## Exercise brief
Quote exactly, and only, the lines of the material below from the line with "8, 14)), CORD);" through the line with "light and camera.".
------------
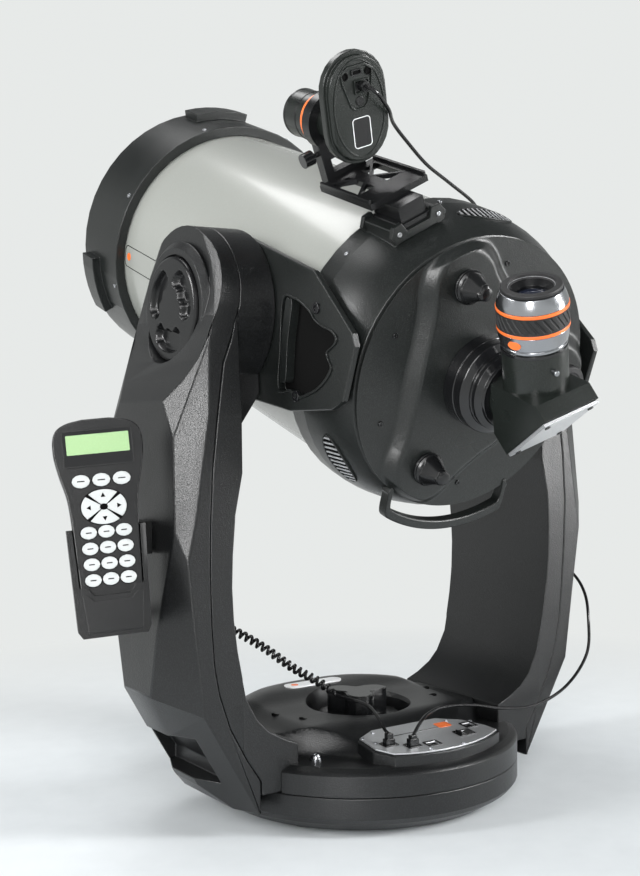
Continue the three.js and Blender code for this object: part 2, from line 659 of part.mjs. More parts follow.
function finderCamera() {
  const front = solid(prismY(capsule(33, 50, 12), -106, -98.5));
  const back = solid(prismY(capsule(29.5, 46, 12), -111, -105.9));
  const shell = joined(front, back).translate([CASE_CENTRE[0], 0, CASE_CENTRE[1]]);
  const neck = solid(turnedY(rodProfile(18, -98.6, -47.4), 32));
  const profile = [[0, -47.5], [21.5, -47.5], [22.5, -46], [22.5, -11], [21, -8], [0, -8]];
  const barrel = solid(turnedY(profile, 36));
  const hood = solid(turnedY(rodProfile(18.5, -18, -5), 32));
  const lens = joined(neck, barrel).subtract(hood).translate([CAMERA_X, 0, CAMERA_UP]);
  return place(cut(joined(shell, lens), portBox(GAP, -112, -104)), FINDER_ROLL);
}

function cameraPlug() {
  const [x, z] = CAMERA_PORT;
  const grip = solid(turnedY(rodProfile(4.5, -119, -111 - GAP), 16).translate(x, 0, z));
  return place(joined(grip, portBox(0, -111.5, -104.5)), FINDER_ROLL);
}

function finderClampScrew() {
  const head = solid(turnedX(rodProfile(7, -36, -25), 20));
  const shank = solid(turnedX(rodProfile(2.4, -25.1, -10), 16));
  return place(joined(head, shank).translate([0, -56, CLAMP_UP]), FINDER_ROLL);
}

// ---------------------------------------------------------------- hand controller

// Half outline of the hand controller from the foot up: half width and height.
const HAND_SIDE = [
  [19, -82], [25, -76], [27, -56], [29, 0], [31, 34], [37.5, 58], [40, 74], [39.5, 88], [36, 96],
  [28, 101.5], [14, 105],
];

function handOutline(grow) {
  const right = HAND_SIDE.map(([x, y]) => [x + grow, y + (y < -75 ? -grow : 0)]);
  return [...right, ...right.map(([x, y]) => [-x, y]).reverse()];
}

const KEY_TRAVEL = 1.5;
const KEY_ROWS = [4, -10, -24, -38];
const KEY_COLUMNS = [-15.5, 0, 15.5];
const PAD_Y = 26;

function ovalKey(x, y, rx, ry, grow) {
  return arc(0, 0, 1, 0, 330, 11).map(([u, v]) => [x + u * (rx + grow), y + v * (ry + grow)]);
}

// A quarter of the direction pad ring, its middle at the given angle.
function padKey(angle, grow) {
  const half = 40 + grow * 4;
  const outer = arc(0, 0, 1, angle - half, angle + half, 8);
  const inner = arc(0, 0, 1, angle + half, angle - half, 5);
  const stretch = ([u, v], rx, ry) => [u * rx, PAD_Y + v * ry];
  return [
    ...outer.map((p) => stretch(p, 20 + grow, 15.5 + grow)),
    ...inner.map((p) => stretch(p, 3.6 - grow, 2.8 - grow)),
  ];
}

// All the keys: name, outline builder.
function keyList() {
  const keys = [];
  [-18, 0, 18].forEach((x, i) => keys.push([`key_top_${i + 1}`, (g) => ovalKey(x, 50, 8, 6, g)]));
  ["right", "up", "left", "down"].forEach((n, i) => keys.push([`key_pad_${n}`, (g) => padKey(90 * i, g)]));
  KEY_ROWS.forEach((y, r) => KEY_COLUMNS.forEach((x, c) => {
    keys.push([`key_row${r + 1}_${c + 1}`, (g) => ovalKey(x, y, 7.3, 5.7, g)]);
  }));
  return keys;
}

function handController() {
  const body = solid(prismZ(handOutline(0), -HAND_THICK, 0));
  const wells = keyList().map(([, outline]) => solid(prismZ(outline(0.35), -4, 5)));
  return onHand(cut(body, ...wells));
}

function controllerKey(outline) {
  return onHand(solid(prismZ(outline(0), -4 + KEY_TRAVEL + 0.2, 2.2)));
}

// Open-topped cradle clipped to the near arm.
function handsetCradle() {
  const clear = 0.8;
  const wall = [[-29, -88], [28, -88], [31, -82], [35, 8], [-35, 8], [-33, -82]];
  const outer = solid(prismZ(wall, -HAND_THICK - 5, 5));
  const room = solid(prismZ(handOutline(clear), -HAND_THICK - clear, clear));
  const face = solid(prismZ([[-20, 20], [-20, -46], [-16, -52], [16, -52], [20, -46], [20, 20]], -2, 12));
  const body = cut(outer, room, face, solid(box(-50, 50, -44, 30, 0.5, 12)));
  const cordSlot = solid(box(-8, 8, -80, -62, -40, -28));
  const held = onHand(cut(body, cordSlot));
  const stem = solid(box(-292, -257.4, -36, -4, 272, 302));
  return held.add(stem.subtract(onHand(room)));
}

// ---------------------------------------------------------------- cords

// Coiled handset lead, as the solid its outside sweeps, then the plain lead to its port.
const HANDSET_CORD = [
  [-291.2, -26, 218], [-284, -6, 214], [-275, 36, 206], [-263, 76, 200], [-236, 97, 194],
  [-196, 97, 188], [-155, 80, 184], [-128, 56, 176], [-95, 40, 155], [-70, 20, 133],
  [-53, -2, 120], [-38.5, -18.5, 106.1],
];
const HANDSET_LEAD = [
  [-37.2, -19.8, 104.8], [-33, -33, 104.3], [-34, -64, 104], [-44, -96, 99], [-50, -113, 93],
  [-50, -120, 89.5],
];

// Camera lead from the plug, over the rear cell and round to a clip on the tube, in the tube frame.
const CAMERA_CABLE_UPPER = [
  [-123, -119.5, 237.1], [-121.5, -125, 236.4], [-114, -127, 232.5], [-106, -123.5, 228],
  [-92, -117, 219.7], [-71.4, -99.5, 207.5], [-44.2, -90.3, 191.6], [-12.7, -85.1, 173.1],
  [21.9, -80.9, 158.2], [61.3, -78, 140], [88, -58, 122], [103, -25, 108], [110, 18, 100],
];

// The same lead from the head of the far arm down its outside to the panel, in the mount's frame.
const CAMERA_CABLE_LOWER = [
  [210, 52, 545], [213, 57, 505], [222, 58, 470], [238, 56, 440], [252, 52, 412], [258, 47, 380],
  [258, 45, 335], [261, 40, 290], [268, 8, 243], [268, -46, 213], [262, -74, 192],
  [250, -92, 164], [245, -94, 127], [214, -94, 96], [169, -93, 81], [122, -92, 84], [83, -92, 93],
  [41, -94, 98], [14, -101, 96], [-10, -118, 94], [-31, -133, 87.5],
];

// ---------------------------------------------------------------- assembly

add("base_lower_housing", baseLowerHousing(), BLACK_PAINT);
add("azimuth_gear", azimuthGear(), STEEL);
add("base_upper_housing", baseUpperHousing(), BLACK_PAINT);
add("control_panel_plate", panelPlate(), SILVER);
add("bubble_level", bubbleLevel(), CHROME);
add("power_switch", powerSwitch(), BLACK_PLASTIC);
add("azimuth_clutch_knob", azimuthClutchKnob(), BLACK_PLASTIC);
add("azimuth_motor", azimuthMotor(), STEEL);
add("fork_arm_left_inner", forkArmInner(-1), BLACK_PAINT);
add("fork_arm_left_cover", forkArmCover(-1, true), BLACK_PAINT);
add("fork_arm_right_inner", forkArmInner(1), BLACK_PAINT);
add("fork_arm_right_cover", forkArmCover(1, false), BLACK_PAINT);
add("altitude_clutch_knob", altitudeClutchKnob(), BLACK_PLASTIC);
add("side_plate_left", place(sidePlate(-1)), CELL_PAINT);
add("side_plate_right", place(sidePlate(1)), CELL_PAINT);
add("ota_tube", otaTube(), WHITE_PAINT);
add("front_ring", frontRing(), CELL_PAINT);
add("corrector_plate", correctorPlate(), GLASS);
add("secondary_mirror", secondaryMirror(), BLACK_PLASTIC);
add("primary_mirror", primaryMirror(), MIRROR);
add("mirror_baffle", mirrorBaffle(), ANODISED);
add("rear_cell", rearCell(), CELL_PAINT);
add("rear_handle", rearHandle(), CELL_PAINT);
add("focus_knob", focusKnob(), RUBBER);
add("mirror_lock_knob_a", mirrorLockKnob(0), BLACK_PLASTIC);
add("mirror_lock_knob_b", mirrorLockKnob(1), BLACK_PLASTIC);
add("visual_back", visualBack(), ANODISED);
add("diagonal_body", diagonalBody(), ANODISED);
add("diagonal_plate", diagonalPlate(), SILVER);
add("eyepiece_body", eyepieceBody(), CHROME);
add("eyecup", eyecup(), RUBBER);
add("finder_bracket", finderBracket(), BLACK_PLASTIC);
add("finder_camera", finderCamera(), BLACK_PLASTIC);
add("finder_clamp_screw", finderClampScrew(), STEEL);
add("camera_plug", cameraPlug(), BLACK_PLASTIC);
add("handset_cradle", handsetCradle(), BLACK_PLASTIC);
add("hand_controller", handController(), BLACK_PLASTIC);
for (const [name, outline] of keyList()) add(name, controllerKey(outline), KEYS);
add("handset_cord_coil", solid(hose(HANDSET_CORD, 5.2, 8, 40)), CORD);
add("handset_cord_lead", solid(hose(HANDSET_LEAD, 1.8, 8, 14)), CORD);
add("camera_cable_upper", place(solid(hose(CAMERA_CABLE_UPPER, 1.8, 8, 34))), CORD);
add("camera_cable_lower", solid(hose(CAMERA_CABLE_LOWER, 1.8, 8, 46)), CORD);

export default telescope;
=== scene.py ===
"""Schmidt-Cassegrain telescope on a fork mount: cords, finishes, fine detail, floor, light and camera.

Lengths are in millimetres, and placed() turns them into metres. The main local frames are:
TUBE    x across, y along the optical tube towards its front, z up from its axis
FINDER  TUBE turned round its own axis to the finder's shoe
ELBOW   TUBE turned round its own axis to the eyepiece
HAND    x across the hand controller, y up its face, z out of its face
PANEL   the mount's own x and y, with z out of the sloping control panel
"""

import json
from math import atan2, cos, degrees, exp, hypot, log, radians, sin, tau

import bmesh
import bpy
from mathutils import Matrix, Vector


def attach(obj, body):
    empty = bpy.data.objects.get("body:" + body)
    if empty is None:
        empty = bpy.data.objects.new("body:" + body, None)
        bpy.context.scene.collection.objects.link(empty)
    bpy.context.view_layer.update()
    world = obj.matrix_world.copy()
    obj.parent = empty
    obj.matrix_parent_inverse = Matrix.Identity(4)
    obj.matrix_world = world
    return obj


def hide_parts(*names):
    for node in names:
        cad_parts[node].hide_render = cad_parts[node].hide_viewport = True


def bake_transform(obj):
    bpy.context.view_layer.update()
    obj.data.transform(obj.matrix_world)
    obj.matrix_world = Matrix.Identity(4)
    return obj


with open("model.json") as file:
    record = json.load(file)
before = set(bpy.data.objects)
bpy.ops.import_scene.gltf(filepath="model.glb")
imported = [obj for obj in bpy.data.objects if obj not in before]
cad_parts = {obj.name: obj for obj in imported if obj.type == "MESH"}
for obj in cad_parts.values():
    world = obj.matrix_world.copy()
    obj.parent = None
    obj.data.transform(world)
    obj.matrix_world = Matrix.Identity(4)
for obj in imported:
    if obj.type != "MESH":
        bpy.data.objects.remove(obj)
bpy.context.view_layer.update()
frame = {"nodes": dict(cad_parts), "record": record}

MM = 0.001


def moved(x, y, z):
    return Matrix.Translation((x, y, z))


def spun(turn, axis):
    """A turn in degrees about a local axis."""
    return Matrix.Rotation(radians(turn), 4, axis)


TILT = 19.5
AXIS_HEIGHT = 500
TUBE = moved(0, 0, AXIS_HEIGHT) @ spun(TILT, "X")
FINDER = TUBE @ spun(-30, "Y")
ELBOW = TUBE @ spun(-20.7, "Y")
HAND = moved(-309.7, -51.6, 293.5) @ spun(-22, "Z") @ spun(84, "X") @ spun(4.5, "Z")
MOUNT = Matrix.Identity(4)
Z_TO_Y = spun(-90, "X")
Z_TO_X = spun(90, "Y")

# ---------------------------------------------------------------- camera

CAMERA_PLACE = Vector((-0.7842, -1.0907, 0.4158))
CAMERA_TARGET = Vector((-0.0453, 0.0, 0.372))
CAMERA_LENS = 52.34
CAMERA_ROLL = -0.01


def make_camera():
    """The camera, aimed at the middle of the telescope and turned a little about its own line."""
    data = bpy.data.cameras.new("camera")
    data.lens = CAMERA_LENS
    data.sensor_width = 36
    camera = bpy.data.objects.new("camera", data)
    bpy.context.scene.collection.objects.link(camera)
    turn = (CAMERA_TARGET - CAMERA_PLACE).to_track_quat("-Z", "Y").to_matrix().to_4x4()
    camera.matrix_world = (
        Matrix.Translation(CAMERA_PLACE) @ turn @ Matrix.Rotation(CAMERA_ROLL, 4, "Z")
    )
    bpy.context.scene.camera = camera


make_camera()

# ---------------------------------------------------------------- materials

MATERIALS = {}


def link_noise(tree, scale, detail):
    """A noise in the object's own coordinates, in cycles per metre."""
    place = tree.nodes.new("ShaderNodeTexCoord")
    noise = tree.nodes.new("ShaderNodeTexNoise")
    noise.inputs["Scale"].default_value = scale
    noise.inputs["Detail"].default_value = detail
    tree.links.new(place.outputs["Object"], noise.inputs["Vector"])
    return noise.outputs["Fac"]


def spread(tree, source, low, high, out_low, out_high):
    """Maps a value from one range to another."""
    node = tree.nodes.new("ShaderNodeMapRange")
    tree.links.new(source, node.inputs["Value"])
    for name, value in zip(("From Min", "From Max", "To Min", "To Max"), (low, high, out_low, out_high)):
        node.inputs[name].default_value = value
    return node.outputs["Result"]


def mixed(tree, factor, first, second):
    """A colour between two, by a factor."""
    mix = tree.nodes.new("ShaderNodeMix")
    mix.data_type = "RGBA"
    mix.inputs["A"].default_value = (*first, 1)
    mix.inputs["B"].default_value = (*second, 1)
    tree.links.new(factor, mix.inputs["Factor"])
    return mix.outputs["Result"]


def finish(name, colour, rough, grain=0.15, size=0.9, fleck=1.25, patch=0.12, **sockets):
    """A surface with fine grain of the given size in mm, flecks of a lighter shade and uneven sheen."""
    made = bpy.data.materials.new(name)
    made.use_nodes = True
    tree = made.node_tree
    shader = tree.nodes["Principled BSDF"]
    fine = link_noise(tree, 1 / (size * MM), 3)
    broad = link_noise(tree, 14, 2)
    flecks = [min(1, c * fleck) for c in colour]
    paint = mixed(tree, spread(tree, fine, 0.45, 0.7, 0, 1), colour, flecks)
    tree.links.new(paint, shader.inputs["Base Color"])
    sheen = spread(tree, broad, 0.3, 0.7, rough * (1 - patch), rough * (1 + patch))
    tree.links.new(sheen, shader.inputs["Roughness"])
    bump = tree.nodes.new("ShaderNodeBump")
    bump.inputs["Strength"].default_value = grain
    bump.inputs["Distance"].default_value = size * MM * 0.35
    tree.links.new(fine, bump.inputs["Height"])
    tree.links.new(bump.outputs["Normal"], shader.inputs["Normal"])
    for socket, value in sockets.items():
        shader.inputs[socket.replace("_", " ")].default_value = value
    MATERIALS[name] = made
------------
## Exercise response
add("handset_cord_lead", solid(hose(HANDSET_LEAD, 1.8, 8, 14)), CORD);
add("camera_cable_upper", place(solid(hose(CAMERA_CABLE_UPPER, 1.8, 8, 34))), CORD);
add("camera_cable_lower", solid(hose(CAMERA_CABLE_LOWER, 1.8, 8, 46)), CORD);

export default telescope;
=== scene.py ===
"""Schmidt-Cassegrain telescope on a fork mount: cords, finishes, fine detail, floor, light and camera.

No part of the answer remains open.